Note 3: At sector level a call was made that the bishops speak clearly to Education Authorities and the Department of Education and Science about the quality of education in personal relationships and sex education in state schools, especially as many values contrary to Christian principles are promoted, often in a hidden manner.
Note 4: At topic level another version of this was put forward viz.: the deanery team must include married people and may co-opt a person who has experienced marital breakdown.
At first there was an almost equal vote for this and the presented proposal but after further discussion, a substantial majority supported the proposal, i.e., 'the deanery team must include married people and wherever possible a person who has experienced marital breakdown'.
At sector level, in confusion over procedure, opinion seemed to be almost equally divided.
Note 5: At topic level, a small minority wished for these policy proposals to be compulsory.
At sector level there was a minority (about one third) in favour of a compulsory policy.
Note 6: At topic level there was a suggestion, supported by a small minority, that betrothal be explored as a setting for marriage preparation and for its celebration in the Church community.
Note 7: A comment has been received from four delegates about the need to give special attention to preparing couples where both partners are not believing Christians.
Note 8: At topic level a small minority opposed the call to give information on the various methods of birth control.

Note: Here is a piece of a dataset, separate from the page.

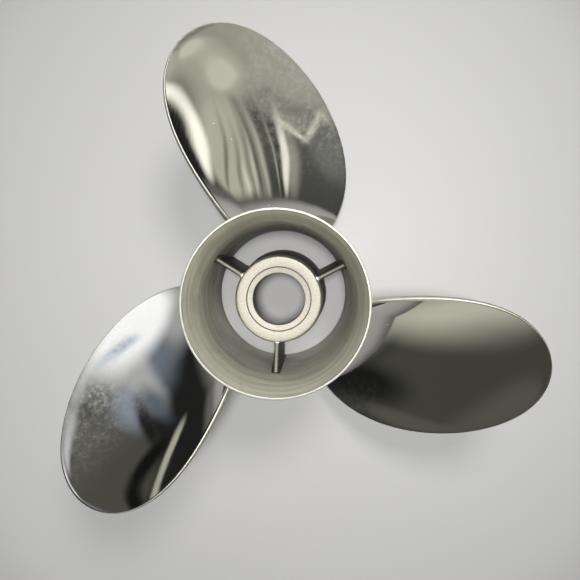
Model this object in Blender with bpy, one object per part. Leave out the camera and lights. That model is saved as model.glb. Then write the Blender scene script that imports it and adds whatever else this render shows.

A stronger sentence was requested by six people as follows: ‘the couple should be made aware of the hazards of artificial methods of birth control, and how those artificial methods, by acting directly or by implication as possible abortifacients, destroy the sanctity of human life and are not acceptable to Catholic teaching’.
Note 9: A submission at topic level: ‘The Church must emphasise again that doctors, nurses and health visitors within its ranks give a clear lead in the field of natural family planning in the context of training for marriage and marriage itself’. Dr Nicholson. Supported by approximately 12 people but with the assent of others in the topic group.